Todd McCarthy (The Hollywood Reporter)

“A morose, grim and intensely one-dimensional thriller about an alcoholic’s struggle to make sense of a close-to-home murder as well as her own mind, this major fall release from Universal can count on a panting public to pack multiplexes upon its October 7 opening. But this train may hit a yellow commercial light sooner than expected down the line… The lone creative element to command coercive interest here is Elfman’s score, which employs sonic currents of tonal irregularities, pulsations and mood instigators rather than melodies, typical tension tropes or any of his trademark gambits from the Tim Burton collaborations. He almost makes the film seem good from time to time.”

Robert Abele (The Wrap)

One presumes the hiring of Tate Taylor to direct the screenplay adaptation by Erin Cressida Wilson (Men, Women & Children) had to do with Taylor’s previous handling of a story involving multiple women in The Help.

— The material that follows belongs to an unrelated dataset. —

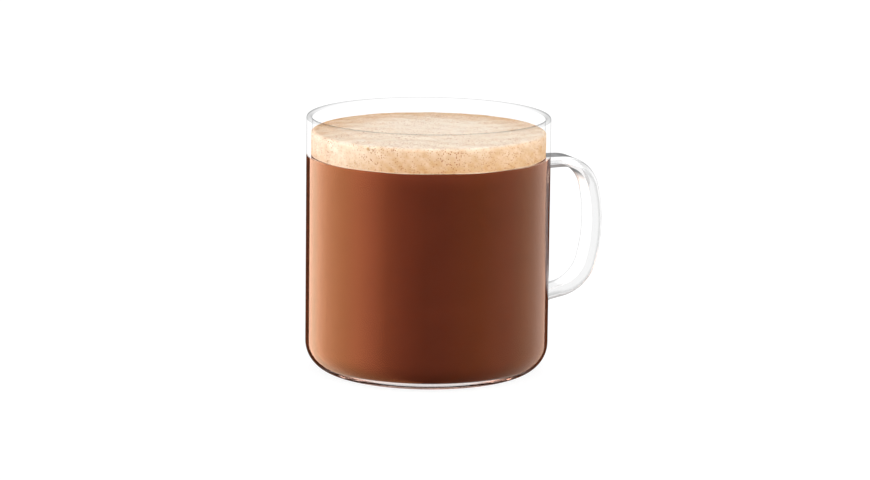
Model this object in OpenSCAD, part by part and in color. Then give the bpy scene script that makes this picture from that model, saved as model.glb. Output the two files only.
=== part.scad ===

But when you’ve been spoiled by the dark, meticulous David Fincher lending his artistry to paperback potboilers with Girl in the title (one with a Dragon Tattoo, one Gone) — even when they’re not his best work — Taylor’s flat commercial instincts make for diminishing returns. For a movie built on the voyeuristic pull of lives lived in full view of strangers, and the secrets people hide in plain sight, The Girl on the Train is anything but the kind of elegantly skeevy pulp made disreputably fun by a DePalma or Verhoeven, or the twisted psychodrama that calls to mind Hitchcock or Haneke. Instead, the overall mood created by the crummy, pinched visuals and logic-strained rhythm is of something scanned and discarded, like a tabloid article or a Lifetime movie.”